Gratitude for kids comes as naturally as a smile.
FAQs About Gratitudes
How Does Gratitude Benefit the Brain?
Gratitude benefits the brain in multiple ways, one of which includes affecting the nature of your brain.
This powerful emotion has been known to cause some substantial changes in the human brain.
Those who are known to feel or express this feeling keep their gray matter functioning and actually increase the gray matter volume in the right inferior temporal gyrus.
Whenever we express or receive this sentiment, the brain also releases dopamine and serotonin—chemicals that help us feel good about ourselves.
How Do You Show Gratitude in Words?
You can show gratitude by being honest and expressive.
There are no right or wrong words to show gratitude as it’s an emotion.

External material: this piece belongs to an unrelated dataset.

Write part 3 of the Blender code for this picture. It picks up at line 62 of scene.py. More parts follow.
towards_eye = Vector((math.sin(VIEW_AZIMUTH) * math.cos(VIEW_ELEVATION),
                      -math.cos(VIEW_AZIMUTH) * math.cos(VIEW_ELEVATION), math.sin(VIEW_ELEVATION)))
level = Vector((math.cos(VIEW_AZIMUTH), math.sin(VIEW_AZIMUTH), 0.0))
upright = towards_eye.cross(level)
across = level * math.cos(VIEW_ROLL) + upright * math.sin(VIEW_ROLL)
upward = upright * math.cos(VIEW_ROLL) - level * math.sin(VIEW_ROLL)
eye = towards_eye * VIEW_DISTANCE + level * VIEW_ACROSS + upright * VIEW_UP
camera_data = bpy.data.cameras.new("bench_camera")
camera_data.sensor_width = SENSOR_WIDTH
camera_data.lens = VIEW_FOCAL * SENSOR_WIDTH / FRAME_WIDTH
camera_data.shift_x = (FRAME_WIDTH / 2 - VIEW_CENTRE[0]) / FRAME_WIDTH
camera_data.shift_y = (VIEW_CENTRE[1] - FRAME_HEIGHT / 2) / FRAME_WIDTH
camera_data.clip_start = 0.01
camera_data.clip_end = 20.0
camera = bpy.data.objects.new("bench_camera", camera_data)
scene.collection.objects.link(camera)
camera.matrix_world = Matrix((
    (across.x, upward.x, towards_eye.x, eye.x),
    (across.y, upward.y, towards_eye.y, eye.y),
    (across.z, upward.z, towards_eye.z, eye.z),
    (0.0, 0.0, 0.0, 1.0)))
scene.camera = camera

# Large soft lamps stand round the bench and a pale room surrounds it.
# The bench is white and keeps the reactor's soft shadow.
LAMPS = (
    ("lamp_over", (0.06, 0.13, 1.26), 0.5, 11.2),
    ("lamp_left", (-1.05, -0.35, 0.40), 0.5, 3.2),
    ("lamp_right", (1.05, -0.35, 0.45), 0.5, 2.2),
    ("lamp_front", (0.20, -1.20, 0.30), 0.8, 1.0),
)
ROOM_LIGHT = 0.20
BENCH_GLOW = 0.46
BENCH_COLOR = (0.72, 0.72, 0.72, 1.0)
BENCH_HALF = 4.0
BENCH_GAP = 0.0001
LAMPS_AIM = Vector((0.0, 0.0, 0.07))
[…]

You just need to speak from your heart, which will allow the other person to understand how you feel.
Why Is Gratitude so Powerful?
Gratitude is powerful because it essentially rewires our brain.

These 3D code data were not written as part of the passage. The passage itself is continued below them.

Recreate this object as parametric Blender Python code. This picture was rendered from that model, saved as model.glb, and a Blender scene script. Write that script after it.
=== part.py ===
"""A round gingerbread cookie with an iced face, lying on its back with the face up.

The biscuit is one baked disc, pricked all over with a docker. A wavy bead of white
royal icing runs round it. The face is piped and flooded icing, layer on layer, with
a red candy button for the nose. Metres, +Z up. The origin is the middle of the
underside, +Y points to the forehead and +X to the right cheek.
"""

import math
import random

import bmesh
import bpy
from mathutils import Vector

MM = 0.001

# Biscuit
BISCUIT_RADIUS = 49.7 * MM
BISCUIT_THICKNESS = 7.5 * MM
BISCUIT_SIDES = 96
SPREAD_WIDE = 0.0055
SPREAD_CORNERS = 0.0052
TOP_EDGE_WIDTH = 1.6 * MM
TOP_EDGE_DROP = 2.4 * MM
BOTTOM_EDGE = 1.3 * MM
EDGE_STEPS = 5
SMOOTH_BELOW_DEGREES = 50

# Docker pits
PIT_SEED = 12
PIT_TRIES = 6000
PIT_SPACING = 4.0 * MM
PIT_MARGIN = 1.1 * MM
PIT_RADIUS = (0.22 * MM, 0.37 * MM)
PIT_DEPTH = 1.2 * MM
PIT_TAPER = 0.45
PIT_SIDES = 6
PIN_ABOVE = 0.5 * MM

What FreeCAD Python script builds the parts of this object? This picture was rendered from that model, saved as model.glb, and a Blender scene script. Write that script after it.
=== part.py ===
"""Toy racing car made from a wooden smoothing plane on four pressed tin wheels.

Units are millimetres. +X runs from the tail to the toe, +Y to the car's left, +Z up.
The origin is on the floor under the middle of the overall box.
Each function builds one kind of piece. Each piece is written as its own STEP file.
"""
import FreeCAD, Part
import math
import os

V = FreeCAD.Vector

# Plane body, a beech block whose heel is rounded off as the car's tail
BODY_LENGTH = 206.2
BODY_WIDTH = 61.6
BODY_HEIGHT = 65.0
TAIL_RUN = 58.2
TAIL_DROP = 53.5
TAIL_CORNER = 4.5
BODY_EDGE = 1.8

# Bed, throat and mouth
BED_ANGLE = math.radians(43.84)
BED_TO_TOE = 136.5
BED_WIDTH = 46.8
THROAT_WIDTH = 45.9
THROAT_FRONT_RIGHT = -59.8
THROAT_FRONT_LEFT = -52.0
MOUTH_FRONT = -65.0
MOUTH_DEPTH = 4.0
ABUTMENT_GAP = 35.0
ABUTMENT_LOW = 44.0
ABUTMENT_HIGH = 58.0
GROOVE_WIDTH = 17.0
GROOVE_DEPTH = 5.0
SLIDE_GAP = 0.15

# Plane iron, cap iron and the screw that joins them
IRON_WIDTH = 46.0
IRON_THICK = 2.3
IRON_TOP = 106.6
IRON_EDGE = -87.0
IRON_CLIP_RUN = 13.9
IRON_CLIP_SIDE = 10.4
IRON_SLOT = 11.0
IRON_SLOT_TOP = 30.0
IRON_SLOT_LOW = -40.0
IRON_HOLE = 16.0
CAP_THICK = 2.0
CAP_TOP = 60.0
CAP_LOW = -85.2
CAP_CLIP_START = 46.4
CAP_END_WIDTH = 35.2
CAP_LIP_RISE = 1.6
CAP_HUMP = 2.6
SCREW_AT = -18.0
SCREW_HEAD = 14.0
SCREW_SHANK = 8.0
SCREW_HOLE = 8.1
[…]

Feeling grateful leads to a series of powerful neurochemical changes that include the release of the feel-good chemicals—dopamine and serotonin.
These chemicals tend to change our mood drastically and alter our thoughts and actions almost instantaneously.
When we start feeling good about ourselves and our current situation, it can lead to a cascading effect of positive benefits.
This includes some of the incredible physical and mental transformations that we’ve mentioned above.
There are many incredible health benefits of gratitude, and they all start with the changes in the brain.
Tools to Help With Practicing Gratitude
A Shift In Perspective
Is it really that simple to have a happy, healthy, peaceful, and loving home?
The results are in, and science has answered with a resounding YES!
All it takes is five minutes each day to simply think about those people or memories that fill our hearts with joy and make us grateful for being alive.
Some of us may not have much to be grateful for, but those who do should never take it for granted!
Embracing the good in life leads to a cascading effect of positivity.
All it takes is just a gentle shift in our perspective and life will never be the same again.